Outside category theory, we say (correctly) "$f(x,y) = x$ maps $\mathbb{R}^2$ onto $\mathbb{R}$", when we are doing Analysis, for instance. This is a perfectly legitimate use of the verb "to map".

But, thinking of the same $f: \mathbb{R}^2 \longrightarrow \mathbb{R}$ as a morphism -for instance, in the category of topological spaces and continuous maps- we look at it simply as an "arrow" between the two "objects" $\mathbb{R}^2$ and $\mathbb{R}$ -and you forget that it "sends" vectors $(x,y)$ to its first coordinate $x$. More correctly, we have defined what the set of continuous morphisms $\mathbf{Top} (\mathbb{R}^2, \mathbb{R})$ is and we say that $f$ is a member of this set. Full stop: we don't need anything else from the categorical point of view (categorical level of abstraction).

So, generally, you should avoid thinking that morphisms in a category map anything, meaning that they "send" something onto / into something else. You should avoid this use / meaning of the verb "to map" speaking about morphisms in a category because it's not true, correct, in general.

Instead, in the categorical parlance (categorical level of abstraction) functors do really map (send) objects to objects and maps to maps. Indeed, by definition, a functor is composed by two "functions": one that assigns objects to objects, and one that assigns maps to maps.

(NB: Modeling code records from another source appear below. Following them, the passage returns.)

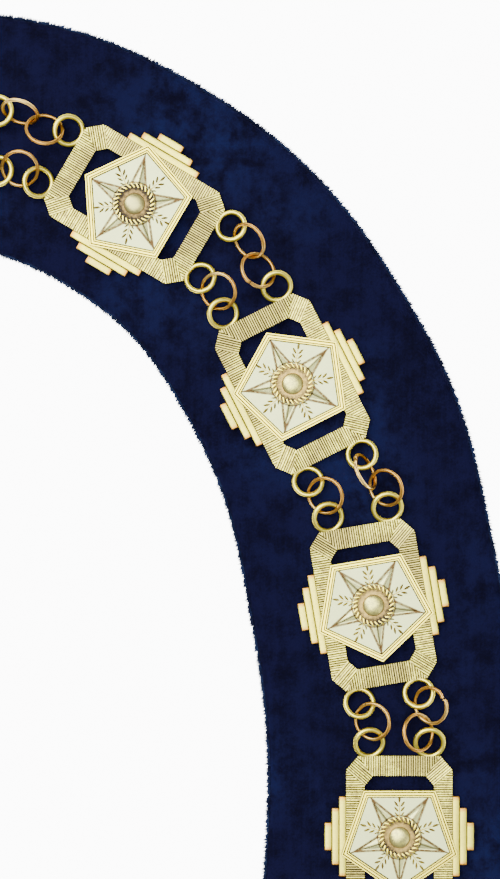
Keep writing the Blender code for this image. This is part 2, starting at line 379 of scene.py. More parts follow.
class NodeShop:
    """Builds one node material."""

    def __init__(self, name: str) -> None:
        """Start an empty material.

        Args:
            name: The material's name.
        """
        self.material = bpy.data.materials.new(name)
        self.material.use_nodes = True
        self.tree = self.material.node_tree
        self.tree.nodes.clear()
        self.place = self.wire("ShaderNodeTexCoord", {}, {}, "Object")

    def node(self, kind: str, settings: dict, sockets: dict) -> bpy.types.Node:
        """Add one node.

        Args:
            kind: The node's type.
            settings: Its own settings, set first.
            sockets: Values, or wires to link, by socket name or number.

        Returns:
            The node.
        """
        made = self.tree.nodes.new(kind)
        for key, value in settings.items():
            setattr(made, key, value)
        for key, value in sockets.items():
            if isinstance(value, Wire):
                self.tree.links.new(value.socket, made.inputs[key])
            else:
                made.inputs[key].default_value = value
        return made

    def wire(self, kind: str, settings: dict, sockets: dict, output: int | str = 0) -> Wire:
        """Add one node and return one of its outputs."""
        return Wire(self, self.node(kind, settings, sockets).outputs[output])

    def parts(self, kind: str, value: Wire) -> list[Wire]:
        """Return the three parts into which a node splits a colour or a vector."""
        return [Wire(self, part) for part in self.node(kind, {}, {0: value}).outputs]

    def noise(self, scale: float, detail: float = 2.0, stretch: tuple = (1.0, 1.0, 1.0),
              roughness: float = 0.5) -> Wire:
        """Return a noise value over the object's own coordinates.

        Args:
            scale: Features per metre.
            detail: How many finer layers are added.
            stretch: How much the pattern is squeezed along each axis.
            roughness: The weight of the finer layers.

        Returns:
            The noise, from 0 to 1.
        """
        place = self.wire("ShaderNodeMapping", {}, {"Vector": self.place, "Scale": stretch})
        return self.wire("ShaderNodeTexNoise", {}, {
            "Vector": place, "Scale": scale, "Detail": detail, "Roughness": roughness}, "Fac")

    def mix(self, share: "Wire | float", first: "Wire | tuple", second: "Wire | tuple") -> Wire:
        """Return a mix of two colours."""
        ends = [one if isinstance(one, Wire) else (*one, 1.0) for one in (first, second)]
        return self.wire("ShaderNodeMix", {"data_type": "RGBA"}, {0: share, 6: ends[0], 7: ends[1]}, 2)

    def painted(self) -> list[Wire]:
        """Return the three shares stored on the mesh: dark, coppery and matt."""
        stored = self.wire("ShaderNodeAttribute", {"attribute_name": PAINT}, {}, "Color")
        return self.parts("ShaderNodeSeparateColor", stored)

    def lie(self, size: float) -> tuple[Wire, Wire]:
        """Return a point's place on its plaque in millimetres, from the mesh's own map of this width."""
        x, y, _ = self.parts("ShaderNodeSeparateXYZ", self.wire("ShaderNodeUVMap", {"uv_map": LIE}, {}))
        return (x - 0.5) * size, (y - 0.5) * size

    def bump(self, height: Wire, strength: float, distance: float) -> Wire:
        """Return a normal that is bent by a height."""
        return self.wire("ShaderNodeBump", {}, {"Height": height, "Strength": strength, "Distance": distance})

    def principled(self, sockets: dict) -> bpy.types.Material:
        """End the material in a Principled shader.

        Args:
            sockets: Values, or wires to link, by socket name.

        Returns:
            The finished material.
        """
        shader = self.wire("ShaderNodeBsdfPrincipled", {}, sockets)
        self.node("ShaderNodeOutputMaterial", {}, {"Surface": shader})
        return self.material


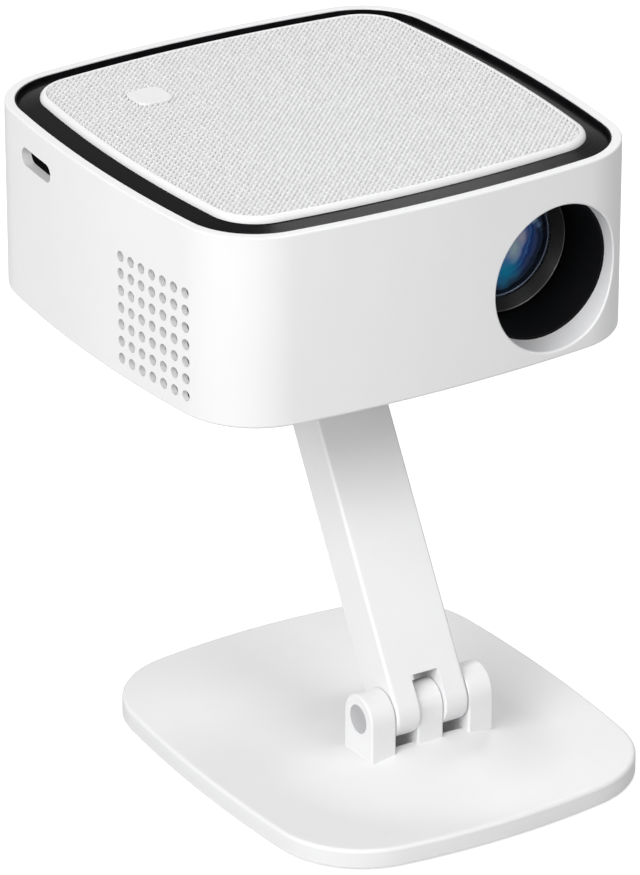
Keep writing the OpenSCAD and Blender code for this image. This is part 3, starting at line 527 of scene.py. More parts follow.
class NodeSheet(NodeTree):
    """A material's node tree, round one shader."""

    def __init__(self, name: str) -> None:
        """Start a material with a plain shader.

        Args:
            name: Name of the material.
        """
        self.material = bpy.data.materials.new(name)
        self.material.use_nodes = True
        super().__init__(self.material.node_tree)
        self.shader = self.tree.nodes["Principled BSDF"]
        self.place = self.add("ShaderNodeTexCoord").outputs["Object"]

    def put(self, socket: str, value: object) -> None:
        """Feed one of the shader's own sockets."""
        self.feed(self.shader.inputs[socket], value)

    def noise(
        self, scale: float, detail: float = 3.0, stretch: Vector | None = None
    ) -> bpy.types.NodeSocket:
        """Noise over the piece.

        Args:
            scale: Features per metre.
            detail: Octaves of finer noise.
            stretch: Scale of each axis, where the grain has a direction.

        Returns:
            The noise's value, from 0 to 1.
        """
        place = self.place
        if stretch is not None:
            mapping = self.add("ShaderNodeMapping", {"Scale": stretch, "Vector": place})
            place = mapping.outputs["Vector"]
        feeds = {"Scale": scale, "Detail": detail, "Vector": place}
        return self.add("ShaderNodeTexNoise", feeds).outputs["Fac"]

    def shares(self, centre: Vector, size: Vector) -> bpy.types.bpy_prop_collection:
        """Places on the piece, as shares of a size about a centre.

        Args:
            centre: The place that becomes the origin.
            size: The size along each axis that becomes 1.

        Returns:
            The sockets X, Y and Z.
        """
        feeds = {"Location": centre, "Scale": size, "Vector": self.place}
        mapping = self.add("ShaderNodeMapping", feeds, vector_type="TEXTURE")
        return self.add("ShaderNodeSeparateXYZ", {"Vector": mapping.outputs["Vector"]}).outputs

    def spread(self, value: bpy.types.NodeSocket, low: float, high: float) -> bpy.types.NodeSocket:
        """Stretch noise, most of which lies between 0.3 and 0.7, to a range.

        Args:
            value: The noise.
            low: What 0.3 becomes.
            high: What 0.7 becomes.

        Returns:
            The stretched value.
        """
        feeds = {"Value": value, "From Min": 0.3, "From Max": 0.7, "To Min": low, "To Max": high}
        return self.add("ShaderNodeMapRange", feeds).outputs["Result"]

    def blend(
        self, share: bpy.types.NodeSocket, first: bpy.types.NodeSocket | Colour, second: Colour
    ) -> bpy.types.NodeSocket:
        """Mix two colours.

        Args:
            share: How much of the second colour there is.
            first: The first colour, or a socket that gives it.
            second: The second colour.

        Returns:
            The mixed colour.
        """
        base = first if isinstance(first, bpy.types.NodeSocket) else (*first, 1)
        feeds = {"Factor": share, "A": base, "B": (*second, 1)}
        return self.add("ShaderNodeMix", feeds, data_type="RGBA").outputs["Result"]

    def distance(self, spot: bpy.types.NodeSocket, heart: Vector) -> bpy.types.NodeSocket:
        """Distance of a vector socket from a fixed place."""
        feeds = {0: spot, 1: heart}
        return self.add("ShaderNodeVectorMath", feeds, operation="DISTANCE").outputs["Value"]

    def ramp(
        self, value: bpy.types.NodeSocket, stops: Sequence[tuple[float, Colour]]
    ) -> bpy.types.NodeSocket:
        """Turn a value into a run of colours.

        Args:
            value: The value, from 0 to 1.
            stops: Each colour with the value where it stands.

        Returns:
            The colour.
        """
        node = self.add("ShaderNodeValToRGB", {"Fac": value})
        band = node.color_ramp
        while len(band.elements) < len(stops):
            band.elements.new(0.5)
        for element, (position, colour) in zip(band.elements, stops):
            element.position = position
            element.color = (*colour, 1)
        return node.outputs["Color"]

    def tint(self, value: bpy.types.NodeSocket, colour: Colour, share: float) -> None:
        """Paint a colour that runs to a darker or lighter one of its kind.

        Args:
            value: The noise that it follows.
            colour: The colour.
            share: The other colour, as a share of the first.
        """
        other: Colour = tuple(min(1.0, c * share) for c in colour)
        self.put("Base Color", self.blend(self.spread(value, 0.0, 1.0), colour, other))

    def wear(self, value: bpy.types.NodeSocket, low: float, high: float) -> None:
        """Let the roughness follow noise from a low to a high value."""
        self.put("Roughness", self.spread(value, low, high))

    def relief(self, height: bpy.types.NodeSocket, depth: float) -> None:
        """Give the surface a fine relief of a depth in metres."""
        bump = self.add("ShaderNodeBump", {"Distance": depth, "Height": height})
        self.put("Normal", bump.outputs["Normal"])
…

One example where the two uses of "map" coexist. The fundamental group functor $\pi_1$, maps (sends) topological spaces to groups and continuous maps to group homomorphisms:

$$ \pi_1 : \mathbf{Top} \longrightarrow \mathbf{Groups} $$

For instance, $\pi_1$ "sends" the unit circumference $S^1$ to the group of integer numbers $\pi_1 (S^1) = \mathbb{Z}$ and the continuous map that goes round the circumference twice $\gamma : S^1 \longrightarrow S^1$, to the group homomorphisms $\gamma_ *= \pi_1 (\gamma ) : \mathbb{Z} \longrightarrow \mathbb{Z}$ which is multiplication by $2$: $\gamma_* (m) = 2m$.

But we also say, and it is true, of course, that $\gamma$ maps $S^1$ onto $S^1$. And it's also true that $\pi_1$ maps $S^1$ to $\mathbb{Z}$ (and $\gamma $ to $\gamma_*$). But they are both ($\gamma$ and $\pi_1$) different kinds of "maps", corresponding to different levels of mathematical abstraction.

Moreover, in this example with $\gamma$ and $\pi_1$, you could insist: "But, anyway, both are maps, arent't they? Both map, don't they?".

One example where they don't. Yes, but they are plenty of examples, talking about categories, where morphisms of a particular category don't map / send anything at all.

For instance, you can think of $\mathbb{Z}$ as a category, with objects the integer numbers and morphisms defined this way: we say that the set of morphisms between two (different) integer numbers $m$ and $n$ is empty if and only if $m > n$; otherwise, that is if $m < n$, we say that the set of morphisms from $m$ to $n$ has exactly one morphism $m \longrightarrow n$. (And when $m=n$, we have also just one morphism, the identity of $m$).

"Oh, but who is this morphism, when $m<n$?, which is its formula?, what does it map?", you could ask. Well, I'm sorry, but, from a categorical point of view, I don't need to tell you: it doesn't matter. My "category" $\mathbb{Z}$ is perfectly defined as it is. (You could try to be picky at this point and ask me for how does composition of morphisms work in this $\mathbb{Z}$ category, but, I don't need to say anything more because there is just one morphism for each pair $m<n$, so composition works in the only possible way.)

And a last word: you should not think that this "phenomenon" (morphisms don't map / send ) is unusual in the realm of categories


An endofunctor maps objects and arrows within a category to other objects and arrows, in a functorial way. But it is not true in general that there is any morphism at all between an object and its image under the endofunctor: for example, consider the following trivial endofunctor $F : \textbf{Set} \to \textbf{Set}$, defined on objects $X$ by $FX = \emptyset$ and arrows $f$ by $F(f) = \text{id}_{\emptyset}$. It is straightforward to verify that this is indeed a functor, but there is no arrow $X \to FX$ unless $X$ is itself empty.